As head chef, I want to create a “training base” for young cooks who want to have experience overseas. When I went abroad, I met a lot of cooks who came from Korea without basic cooking skills or any meaningful working experience. On the other hand, Japanese stages were learning more advanced techniques with a broad vision, while Koreans were just washing dishes or peeling fruits. The Japanese cooks had already acquired basic skills without language barriers in their own country's excellent restaurants. If Korean cooks can establish a firm basic knowledge here before heading overseas to further develop themselves, they can definitely learn more in a limited time.


There is a Korean saying that ‘you can see as much as you know’. Wouldn't it be nice to go abroad and learn something that can be applied creatively rather than learning the cooking basics? Therefore, I think it's our team's responsibility to make our restaurant a place where we nurture our juniors.



Alléno: STAY is our little baby – it’s less than three years old, so there's still a lot to learn. It has so much potential. This place can be a much more sophisticated venue with improvements in every single aspect.


Meanwhile, receiving a MICHELIN is very helpful to develop this restaurant with energy. I've grown up with the MICHELIN Guide and I’m always thinking about it.

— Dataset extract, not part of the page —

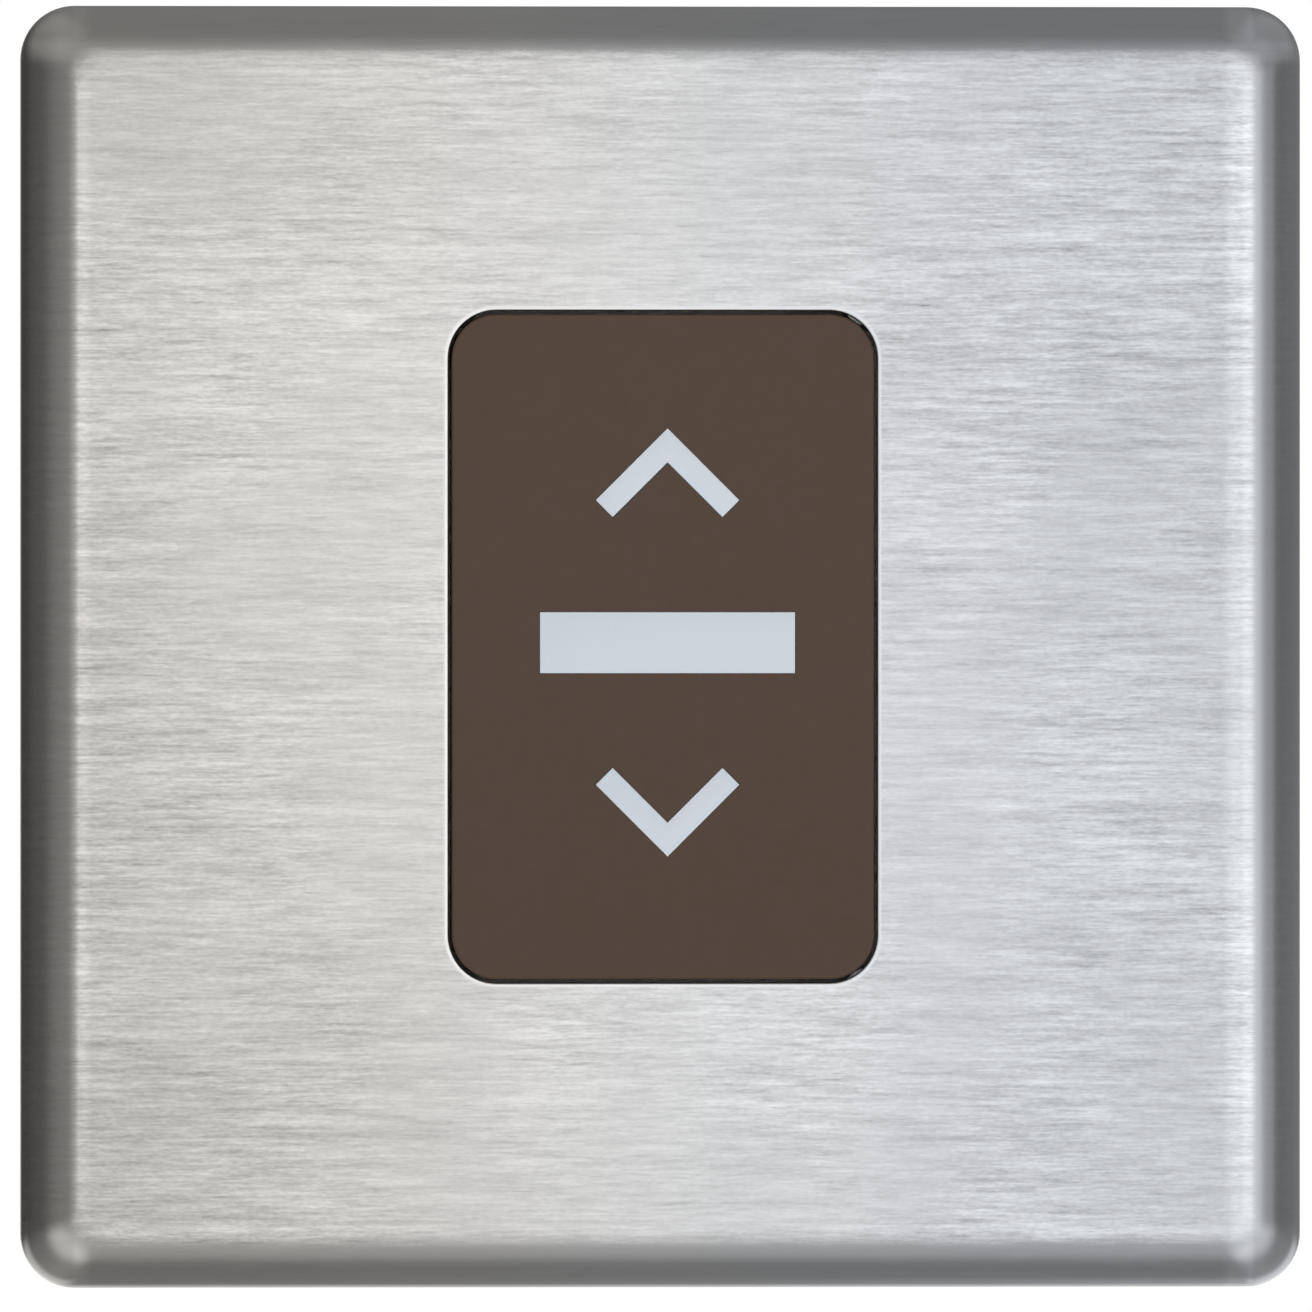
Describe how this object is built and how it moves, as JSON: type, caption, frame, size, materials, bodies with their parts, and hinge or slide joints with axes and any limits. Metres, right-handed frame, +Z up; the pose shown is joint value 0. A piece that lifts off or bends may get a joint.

That said, we treat the Guide’s rating as we would feedback from an ordinary diner – if we receive a star, it means that we have received a good response from our customers. A star is not something we would make a fuss about. To us it is a report card that can be the driving force for the whole team.


The fundamental purpose of this restaurant is to create joy for everyone who comes to eat and spend time here. We don’t work to get the MICHELIN star, but we work hard and honestly to get better, every day, for our diners.